За два дня до выхода этого адреса, 21 июля, северогерманский рейхстаг ассигновал 120 миллионов талеров на военные кредиты. Парламентские представители лассалевцев, согласно принятой ими с 1866 г. политике, голосовали за кредиты. Напротив того, Либкнехт и Бебель, парламентские представители эйзенахцев, воздержались от голосования. Своим голосованием за кредиты они бы высказали вотум доверия прусскому правительству, подготовившему своим образом действия в 1866 г. и настоящую войну; с другой стороны, голосование против кредитов означало бы некоторое одобрение гнусной и преступной политики Бонапарта. Либкнехт и Бебель смотрели на войну преимущественно с нравственной точки зрения, и она вполне соответствовала тем взглядам, которые были высказаны позднее Либкнехтом в том, что он писал об эмской депеше, и Бебелем в его «Воспоминаниях».
Но они вступили этим в решительный конфликт со своей собственной фракцией, и особенно с ее руководителями в лице брауншвейгского исполнительного комитета. Воздержание от голосования было со стороны Либкнехта и Бебеля действительно не практической политикой, а манифестацией морального характера, по существу вполне правой, но не соответствовавшей политическим требованиям момента. В частной жизни вполне возможно, и в некоторых случаях достаточно сказать двум спорящим: вы оба не правы, и я не вмешиваюсь в вашу ссору. Но это неприменимо к государственной жизни, в которой народы расплачиваются за споры королей. Практические последствия невозможности такого нейтралитета проявились в менее всего ясной и последовательной позиции, которую заняло «Лейпцигское народное государство», орган эйзенахцев, в первые недели войны. Это еще более обострило конфликт между редакцией, то есть Либкнехтом, и брауншвейгским исполнительным комитетом, который, с своей стороны, обратился за содействием и советом к Марксу.
Маркс уже в самом начале войны, 20 июля, следовательно, еще до воздержания от голосования Либкнехта и Бебеля резко раскритиковал в письме к Энгельсу «республиканских шовинистов» во Франции и писал далее: «Французов сле дует отколотить. Если Пруссия победит, то централизация государственной власти будет полезна для централизации рабочего класса. Немецкое преобладание переместит центр тяжести западноевропейского рабочего движения из Франции в Германию, и стоит только сравнить между собою движение от 1866 г. до настоящего времени в обеих странах, чтобы увидеть, что немецкий рабочий класс стоит выше французского и в теоретическом, и в организационном отношении.
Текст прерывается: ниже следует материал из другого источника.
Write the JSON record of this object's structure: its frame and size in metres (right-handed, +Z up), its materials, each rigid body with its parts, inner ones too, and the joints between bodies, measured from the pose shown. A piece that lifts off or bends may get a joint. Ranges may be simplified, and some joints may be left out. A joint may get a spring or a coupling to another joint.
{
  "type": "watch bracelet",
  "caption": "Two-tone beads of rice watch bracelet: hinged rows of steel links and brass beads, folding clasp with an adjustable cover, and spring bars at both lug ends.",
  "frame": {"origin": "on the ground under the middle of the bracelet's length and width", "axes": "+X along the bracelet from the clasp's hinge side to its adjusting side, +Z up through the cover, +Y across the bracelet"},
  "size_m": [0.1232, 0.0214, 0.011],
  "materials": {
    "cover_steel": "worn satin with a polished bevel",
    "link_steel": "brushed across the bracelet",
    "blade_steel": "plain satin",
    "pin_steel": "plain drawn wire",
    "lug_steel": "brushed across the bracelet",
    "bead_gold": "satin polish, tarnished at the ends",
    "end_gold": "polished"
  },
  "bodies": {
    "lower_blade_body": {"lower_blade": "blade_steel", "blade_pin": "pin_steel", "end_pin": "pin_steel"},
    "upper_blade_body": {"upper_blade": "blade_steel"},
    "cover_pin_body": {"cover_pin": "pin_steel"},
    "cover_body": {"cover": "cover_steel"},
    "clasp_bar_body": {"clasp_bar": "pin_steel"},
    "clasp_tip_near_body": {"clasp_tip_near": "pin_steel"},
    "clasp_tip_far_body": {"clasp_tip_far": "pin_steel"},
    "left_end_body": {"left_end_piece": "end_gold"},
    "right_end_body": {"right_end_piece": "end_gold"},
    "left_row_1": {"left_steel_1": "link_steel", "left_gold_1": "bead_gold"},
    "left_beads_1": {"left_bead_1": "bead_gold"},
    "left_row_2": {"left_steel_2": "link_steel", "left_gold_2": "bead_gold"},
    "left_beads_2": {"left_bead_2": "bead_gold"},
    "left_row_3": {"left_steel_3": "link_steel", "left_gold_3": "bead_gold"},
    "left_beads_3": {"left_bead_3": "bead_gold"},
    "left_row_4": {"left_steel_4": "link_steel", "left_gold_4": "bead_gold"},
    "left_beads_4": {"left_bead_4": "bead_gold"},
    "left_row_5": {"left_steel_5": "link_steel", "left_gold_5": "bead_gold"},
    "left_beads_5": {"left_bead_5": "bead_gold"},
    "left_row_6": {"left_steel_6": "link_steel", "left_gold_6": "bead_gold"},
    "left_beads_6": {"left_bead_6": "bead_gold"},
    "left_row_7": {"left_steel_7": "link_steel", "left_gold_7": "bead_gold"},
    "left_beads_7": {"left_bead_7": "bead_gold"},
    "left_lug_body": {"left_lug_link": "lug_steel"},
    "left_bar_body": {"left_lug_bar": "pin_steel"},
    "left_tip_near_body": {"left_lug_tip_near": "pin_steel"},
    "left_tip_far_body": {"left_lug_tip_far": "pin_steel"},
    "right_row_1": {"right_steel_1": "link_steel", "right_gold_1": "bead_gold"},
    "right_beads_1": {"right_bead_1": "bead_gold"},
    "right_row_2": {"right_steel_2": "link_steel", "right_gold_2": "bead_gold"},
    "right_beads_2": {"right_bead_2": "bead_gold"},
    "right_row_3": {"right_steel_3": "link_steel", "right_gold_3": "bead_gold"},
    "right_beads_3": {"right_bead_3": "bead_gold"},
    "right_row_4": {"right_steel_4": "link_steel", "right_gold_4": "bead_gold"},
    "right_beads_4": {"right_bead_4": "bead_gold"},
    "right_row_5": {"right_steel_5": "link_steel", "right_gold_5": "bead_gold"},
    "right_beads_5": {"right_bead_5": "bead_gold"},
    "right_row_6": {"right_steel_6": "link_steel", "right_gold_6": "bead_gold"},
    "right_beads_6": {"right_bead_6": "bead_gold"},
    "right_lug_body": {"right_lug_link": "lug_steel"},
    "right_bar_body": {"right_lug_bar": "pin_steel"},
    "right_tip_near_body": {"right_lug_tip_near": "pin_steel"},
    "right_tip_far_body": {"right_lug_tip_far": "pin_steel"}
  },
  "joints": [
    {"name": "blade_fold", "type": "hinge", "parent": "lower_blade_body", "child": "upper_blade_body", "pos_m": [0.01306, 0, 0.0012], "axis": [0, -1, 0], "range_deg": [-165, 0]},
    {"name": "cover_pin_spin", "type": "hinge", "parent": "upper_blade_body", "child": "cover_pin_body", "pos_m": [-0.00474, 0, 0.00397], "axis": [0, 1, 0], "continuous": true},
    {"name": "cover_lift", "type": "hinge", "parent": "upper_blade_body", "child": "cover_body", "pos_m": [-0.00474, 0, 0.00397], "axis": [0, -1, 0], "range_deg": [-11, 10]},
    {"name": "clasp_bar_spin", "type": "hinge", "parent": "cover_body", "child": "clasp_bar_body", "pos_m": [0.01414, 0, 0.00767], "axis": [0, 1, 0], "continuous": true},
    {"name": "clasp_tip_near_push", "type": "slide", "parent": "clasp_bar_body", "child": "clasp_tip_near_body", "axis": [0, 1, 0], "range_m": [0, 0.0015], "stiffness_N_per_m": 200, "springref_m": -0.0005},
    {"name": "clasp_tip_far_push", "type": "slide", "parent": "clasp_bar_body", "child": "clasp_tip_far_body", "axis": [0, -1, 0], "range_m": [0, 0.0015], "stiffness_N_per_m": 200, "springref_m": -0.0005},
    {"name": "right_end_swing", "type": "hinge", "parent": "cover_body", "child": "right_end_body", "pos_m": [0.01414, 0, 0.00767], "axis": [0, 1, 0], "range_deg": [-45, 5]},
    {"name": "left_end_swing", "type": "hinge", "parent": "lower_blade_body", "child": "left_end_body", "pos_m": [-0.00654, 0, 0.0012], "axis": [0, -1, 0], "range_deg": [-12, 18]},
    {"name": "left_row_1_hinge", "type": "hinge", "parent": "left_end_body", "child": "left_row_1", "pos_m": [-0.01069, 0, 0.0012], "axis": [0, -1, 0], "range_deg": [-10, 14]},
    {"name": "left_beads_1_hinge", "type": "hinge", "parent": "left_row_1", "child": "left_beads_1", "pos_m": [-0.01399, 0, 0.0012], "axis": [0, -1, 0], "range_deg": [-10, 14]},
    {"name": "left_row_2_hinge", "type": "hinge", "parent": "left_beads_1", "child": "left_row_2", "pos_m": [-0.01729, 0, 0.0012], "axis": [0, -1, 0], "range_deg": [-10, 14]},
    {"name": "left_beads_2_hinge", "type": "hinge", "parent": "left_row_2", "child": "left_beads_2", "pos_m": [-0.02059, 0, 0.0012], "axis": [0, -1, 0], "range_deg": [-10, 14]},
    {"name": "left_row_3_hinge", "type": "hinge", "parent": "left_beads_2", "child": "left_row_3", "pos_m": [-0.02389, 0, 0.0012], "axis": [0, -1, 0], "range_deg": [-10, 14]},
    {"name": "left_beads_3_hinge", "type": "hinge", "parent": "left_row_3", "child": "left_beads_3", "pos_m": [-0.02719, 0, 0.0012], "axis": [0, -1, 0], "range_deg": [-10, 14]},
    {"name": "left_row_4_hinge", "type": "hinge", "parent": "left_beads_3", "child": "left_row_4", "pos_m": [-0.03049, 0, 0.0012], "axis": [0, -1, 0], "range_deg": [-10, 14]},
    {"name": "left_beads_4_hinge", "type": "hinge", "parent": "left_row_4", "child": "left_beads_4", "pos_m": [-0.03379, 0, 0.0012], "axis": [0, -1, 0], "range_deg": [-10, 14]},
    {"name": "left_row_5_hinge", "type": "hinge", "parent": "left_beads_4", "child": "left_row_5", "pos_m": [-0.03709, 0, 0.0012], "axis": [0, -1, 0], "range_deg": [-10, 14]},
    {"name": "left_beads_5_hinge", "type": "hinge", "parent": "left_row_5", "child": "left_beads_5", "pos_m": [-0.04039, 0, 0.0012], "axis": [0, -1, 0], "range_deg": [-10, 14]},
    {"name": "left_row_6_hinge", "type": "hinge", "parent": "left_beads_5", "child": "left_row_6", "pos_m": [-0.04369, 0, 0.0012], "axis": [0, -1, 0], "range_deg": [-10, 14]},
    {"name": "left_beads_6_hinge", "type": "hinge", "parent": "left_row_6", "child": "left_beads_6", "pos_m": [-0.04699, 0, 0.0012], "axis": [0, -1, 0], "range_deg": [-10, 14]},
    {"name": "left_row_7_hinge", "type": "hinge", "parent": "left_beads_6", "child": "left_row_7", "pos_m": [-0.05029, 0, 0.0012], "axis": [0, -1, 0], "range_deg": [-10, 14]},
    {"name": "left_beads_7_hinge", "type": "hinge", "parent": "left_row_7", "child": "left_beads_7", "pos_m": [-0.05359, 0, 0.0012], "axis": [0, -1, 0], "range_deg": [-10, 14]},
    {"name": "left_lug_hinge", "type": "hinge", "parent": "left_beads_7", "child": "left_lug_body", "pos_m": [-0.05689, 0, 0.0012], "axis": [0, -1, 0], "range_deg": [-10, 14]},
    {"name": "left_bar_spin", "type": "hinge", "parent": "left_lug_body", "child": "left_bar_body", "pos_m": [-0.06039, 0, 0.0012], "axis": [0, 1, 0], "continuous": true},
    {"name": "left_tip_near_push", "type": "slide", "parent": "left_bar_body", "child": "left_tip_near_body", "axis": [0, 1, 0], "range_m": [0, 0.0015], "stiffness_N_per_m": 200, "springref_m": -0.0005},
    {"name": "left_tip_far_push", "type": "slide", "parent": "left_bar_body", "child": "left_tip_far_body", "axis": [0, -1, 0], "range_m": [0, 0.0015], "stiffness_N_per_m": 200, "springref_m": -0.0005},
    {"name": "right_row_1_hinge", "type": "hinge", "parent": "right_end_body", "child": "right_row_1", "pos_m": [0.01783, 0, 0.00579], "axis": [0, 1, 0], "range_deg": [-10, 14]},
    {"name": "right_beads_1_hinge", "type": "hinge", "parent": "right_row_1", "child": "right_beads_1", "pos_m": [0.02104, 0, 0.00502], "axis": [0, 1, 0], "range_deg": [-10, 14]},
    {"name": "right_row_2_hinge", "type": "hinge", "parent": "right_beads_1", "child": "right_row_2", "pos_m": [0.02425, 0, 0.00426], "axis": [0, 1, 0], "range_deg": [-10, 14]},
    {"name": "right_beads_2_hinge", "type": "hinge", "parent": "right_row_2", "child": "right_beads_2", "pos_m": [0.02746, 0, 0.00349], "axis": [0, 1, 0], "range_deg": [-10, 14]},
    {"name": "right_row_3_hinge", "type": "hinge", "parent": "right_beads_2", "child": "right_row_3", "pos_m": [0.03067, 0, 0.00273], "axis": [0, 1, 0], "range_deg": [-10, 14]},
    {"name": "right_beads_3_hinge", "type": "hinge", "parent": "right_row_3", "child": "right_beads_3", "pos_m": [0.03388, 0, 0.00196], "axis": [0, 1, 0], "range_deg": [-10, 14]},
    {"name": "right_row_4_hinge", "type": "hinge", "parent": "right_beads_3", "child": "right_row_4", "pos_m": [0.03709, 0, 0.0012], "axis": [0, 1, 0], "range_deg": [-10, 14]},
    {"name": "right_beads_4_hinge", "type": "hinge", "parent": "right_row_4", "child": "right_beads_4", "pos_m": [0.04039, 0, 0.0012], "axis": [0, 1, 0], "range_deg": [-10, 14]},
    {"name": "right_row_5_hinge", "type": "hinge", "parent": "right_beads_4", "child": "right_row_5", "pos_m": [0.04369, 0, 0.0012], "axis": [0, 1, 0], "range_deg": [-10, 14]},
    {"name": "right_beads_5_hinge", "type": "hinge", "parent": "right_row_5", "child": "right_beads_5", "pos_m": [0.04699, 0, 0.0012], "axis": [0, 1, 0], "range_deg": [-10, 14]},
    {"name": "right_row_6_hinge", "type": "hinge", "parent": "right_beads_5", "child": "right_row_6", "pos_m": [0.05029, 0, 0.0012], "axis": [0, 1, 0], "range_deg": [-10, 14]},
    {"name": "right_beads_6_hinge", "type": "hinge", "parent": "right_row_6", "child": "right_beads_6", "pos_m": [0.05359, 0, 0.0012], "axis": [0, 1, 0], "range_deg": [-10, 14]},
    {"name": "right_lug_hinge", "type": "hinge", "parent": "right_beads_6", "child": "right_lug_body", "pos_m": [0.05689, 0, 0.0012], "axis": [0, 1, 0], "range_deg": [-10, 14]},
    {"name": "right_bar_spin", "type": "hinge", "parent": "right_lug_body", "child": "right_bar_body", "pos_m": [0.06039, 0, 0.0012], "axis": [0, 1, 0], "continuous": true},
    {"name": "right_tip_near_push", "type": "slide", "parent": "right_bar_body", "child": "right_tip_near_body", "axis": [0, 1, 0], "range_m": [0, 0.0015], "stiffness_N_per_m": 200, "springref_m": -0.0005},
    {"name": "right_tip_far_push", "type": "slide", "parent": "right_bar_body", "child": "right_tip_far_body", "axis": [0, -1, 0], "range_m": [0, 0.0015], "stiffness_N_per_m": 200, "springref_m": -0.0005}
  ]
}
Превосходство его по сравнению с французским рабочим классом на мировом театре было бы вместе с тем торжеством нашей теории над теорией Прудона и т. д.». Когда Маркс получил запрос брауншвейгского исполнительного комитета, он, как во всех важных вопросах, обратился к Энгельсу за советом, и Энгельс, как и в 1866 г., определил тактику обоих друзей.
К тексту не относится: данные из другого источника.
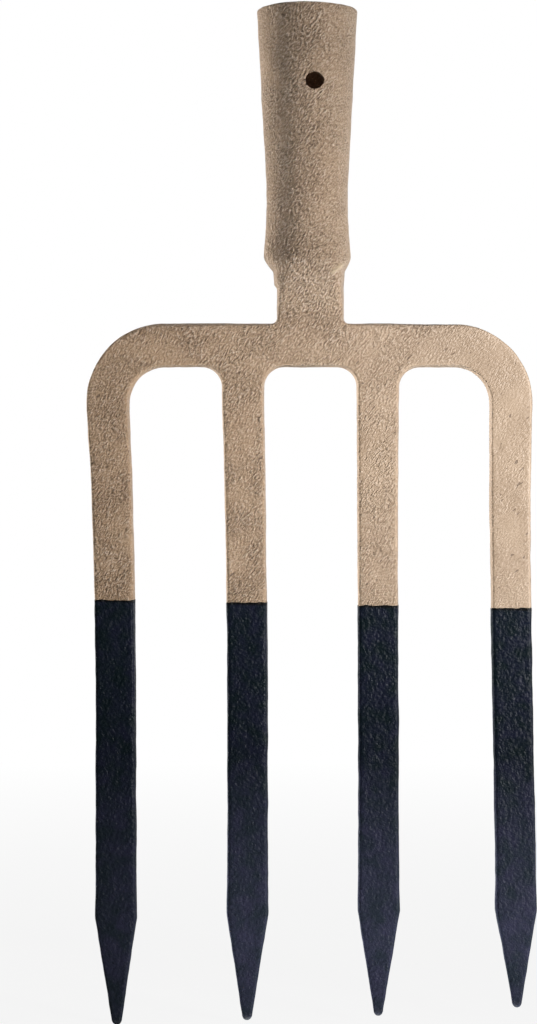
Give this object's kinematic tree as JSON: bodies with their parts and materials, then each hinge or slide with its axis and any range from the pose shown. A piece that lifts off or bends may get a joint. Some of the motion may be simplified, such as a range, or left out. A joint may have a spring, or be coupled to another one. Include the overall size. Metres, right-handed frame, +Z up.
{
  "type": "garden fork head",
  "caption": "Forged digging fork head with flat pointed tines on a round-shouldered bar and a tapered socket for a wooden handle; bronze lacquer above, dark dipped paint below.",
  "frame": {"origin": "centre of the socket's mouth", "axes": "+Z up out of the socket along its axis, -Y out of the front face, +X to the right as seen from the front; the tines point down -Z"},
  "size_m": [0.1945, 0.043, 0.4351],
  "materials": {
    "bronze_lacquer": "satin tan-bronze lacquer over hammered forged steel",
    "dipped_paint": "satin blue-black paint, dipped over rough forged steel"
  },
  "bodies": {
    "root": {"socket": "bronze_lacquer", "neck": "bronze_lacquer", "crossbar": "bronze_lacquer", "outer_tine_left": "bronze_lacquer", "inner_tine_left": "bronze_lacquer", "inner_tine_right": "bronze_lacquer", "outer_tine_right": "bronze_lacquer", "dip_coat_outer_left": "dipped_paint", "dip_coat_inner_left": "dipped_paint", "dip_coat_inner_right": "dipped_paint", "dip_coat_outer_right": "dipped_paint"}
  },
  "joints": []
}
В своем ответном письме от 15 августа Энгельс писал: «Мне кажется, что дело обстоит так: Германия вовлечена Badinguet (Бонапартом) в войну за свое национальное существование. Если она потерпит поражение, то бонапартизм укрепится еще на многие годы, а Германии будет крышка, быть может, на целые поколения. Тогда уже не будет речи о самостоятельном немецком рабочем движении; борьба за восстановление национального единства поглотит все другое, и немецкие рабочие в лучшем случае окажутся на поводу у французских. Если победит Германия, то это, во всяком случае, будет концом для французского бонапартизма. Вечная распря из-за создания германского единства наконец прекратится, немецкие рабочие смогут организоваться совершенно в другом национальном масштабе, чем прежде, а французские рабочие, какое правительство ни сменило бы у них прежнее, несомненно, обретут большую свободу действия, чем при бонапартизме. Вся масса немецкого народа поняла, что дело идет в первую очередь о национальном существовании, и поэтому настроилась сразу за войну. Мне кажется прямо невозможным, чтобы какая-либо немецкая политическая партия при таких обстоятельствах проповедовала полную обструкцию à la Вильгельм (Либкнехт) и выдвигала на место главного соображения всяческие побочные доводы».
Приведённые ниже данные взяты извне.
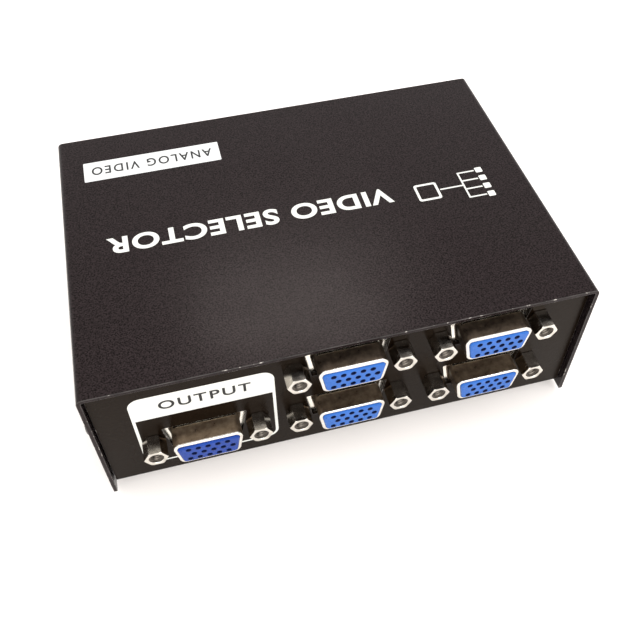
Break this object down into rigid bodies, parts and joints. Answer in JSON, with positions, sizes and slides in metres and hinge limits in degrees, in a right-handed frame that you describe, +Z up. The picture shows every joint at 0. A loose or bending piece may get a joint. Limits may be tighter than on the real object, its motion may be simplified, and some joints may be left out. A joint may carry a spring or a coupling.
{
  "type": "kvm switch",
  "caption": "Desktop selector box for analog video: folded black steel case, common and input ports on the rear, interlocked push buttons on the front.",
  "frame": {"origin": "on the floor, midway between the outermost faces of the box in X and Y", "axes": "+Z up; the push buttons face -Y and the ports face +Y; +X is the right-hand side seen from the front"},
  "size_m": [0.1252, 0.0964, 0.0432],
  "materials": {
    "black_paint": "fine-textured powder coat on folded steel, near black with a warm cast",
    "nickel": "bright nickel plate",
    "blue_nylon": "glass-filled nylon, royal blue",
    "zinc": "zinc-plated steel",
    "black_oxide": "black-oxide steel screw",
    "black_rubber": "soft rubber foot",
    "green_board": "solder mask over glass-fibre board",
    "black_plastic": "moulded plastic",
    "cap_plastic": "satin moulded button cap",
    "ivory_plastic": "acetal plunger",
    "spring_steel": "bare spring wire",
    "white_vinyl": "printed vinyl label"
  },
  "bodies": {
    "case": {"cover": "black_paint", "base_chassis": "black_paint", "top_label": "white_vinyl", "foot_front_left": "black_rubber", "cover_screw_front_left": "black_oxide", "foot_rear_left": "black_rubber", "cover_screw_rear_left": "black_oxide", "foot_front_right": "black_rubber", "cover_screw_front_right": "black_oxide", "foot_rear_right": "black_rubber", "cover_screw_rear_right": "black_oxide", "vga_shell_output": "nickel", "vga_insulator_output": "blue_nylon", "jackscrew_output_left": "nickel", "jackscrew_output_right": "nickel", "vga_shell_input_1": "nickel", "vga_insulator_input_1": "blue_nylon", "jackscrew_input_1_left": "nickel", "jackscrew_input_1_right": "nickel", "vga_shell_input_2": "nickel", "vga_insulator_input_2": "blue_nylon", "jackscrew_input_2_left": "nickel", "jackscrew_input_2_right": "nickel", "vga_shell_input_3": "nickel", "vga_insulator_input_3": "blue_nylon", "jackscrew_input_3_left": "nickel", "jackscrew_input_3_right": "nickel", "vga_shell_input_4": "nickel", "vga_insulator_input_4": "blue_nylon", "jackscrew_input_4_left": "nickel", "jackscrew_input_4_right": "nickel", "main_board": "green_board", "port_board": "green_board", "header_link": "black_plastic", "board_screw_front_left": "zinc", "board_screw_rear_left": "zinc", "board_screw_front_right": "zinc", "board_screw_rear_right": "zinc", "switch_body_1": "black_plastic", "return_spring_1": "spring_steel", "switch_body_2": "black_plastic", "return_spring_2": "spring_steel", "switch_body_3": "black_plastic", "return_spring_3": "spring_steel", "switch_body_4": "black_plastic", "return_spring_4": "spring_steel", "switch_bracket": "zinc", "latch_spring": "spring_steel"},
    "button_1": {"button_cap_1": "cap_plastic", "plunger_1": "ivory_plastic"},
    "button_2": {"button_cap_2": "cap_plastic", "plunger_2": "ivory_plastic"},
    "button_3": {"button_cap_3": "cap_plastic", "plunger_3": "ivory_plastic"},
    "button_4": {"button_cap_4": "cap_plastic", "plunger_4": "ivory_plastic"},
    "latch": {"latch_bar": "zinc"}
  },
  "joints": [
    {"name": "press_1", "type": "slide", "parent": "case", "child": "button_1", "axis": [0, 1, 0], "range_m": [0, 0.004], "stiffness_N_per_m": 300, "springref_m": -0.006, "deforming": ["return_spring_1"]},
    {"name": "press_2", "type": "slide", "parent": "case", "child": "button_2", "axis": [0, 1, 0], "range_m": [0, 0.004], "stiffness_N_per_m": 300, "springref_m": -0.006, "deforming": ["return_spring_2"]},
    {"name": "press_3", "type": "slide", "parent": "case", "child": "button_3", "axis": [0, 1, 0], "range_m": [0, 0.004], "stiffness_N_per_m": 300, "springref_m": -0.006, "deforming": ["return_spring_3"]},
    {"name": "press_4", "type": "slide", "parent": "case", "child": "button_4", "axis": [0, 1, 0], "range_m": [0, 0.004], "stiffness_N_per_m": 300, "springref_m": -0.006, "deforming": ["return_spring_4"]},
    {"name": "latch_slide", "type": "slide", "parent": "case", "child": "latch", "axis": [1, 0, 0], "range_m": [0, 0.0015], "stiffness_N_per_m": 200, "springref_m": -0.003, "deforming": ["latch_spring"]}
  ]
}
Энгельс столь же резко, как и Маркс, осуждал французский шовинизм, который проявлялся во всех кругах французского общества, вплоть до республиканских. «Бонапарт не мог бы вести этой войны, если бы не шовинистическое настроение масс французского населения, буржуазии, мелкой буржуазии, крестьян, а также созданного Бонапартом в больших городах империалистского, вышедшего из крестьянской среды германского строительного пролетариата. Пока этот шовинизм не будет разбит наголову, мир между Германией и Францией невозможен. Можно было ожидать, что эту задачу возьмет на себя пролетарская революция; но с того момента, как началась война, немцам не остается ничего другого, как самим немедленно взяться за это дело».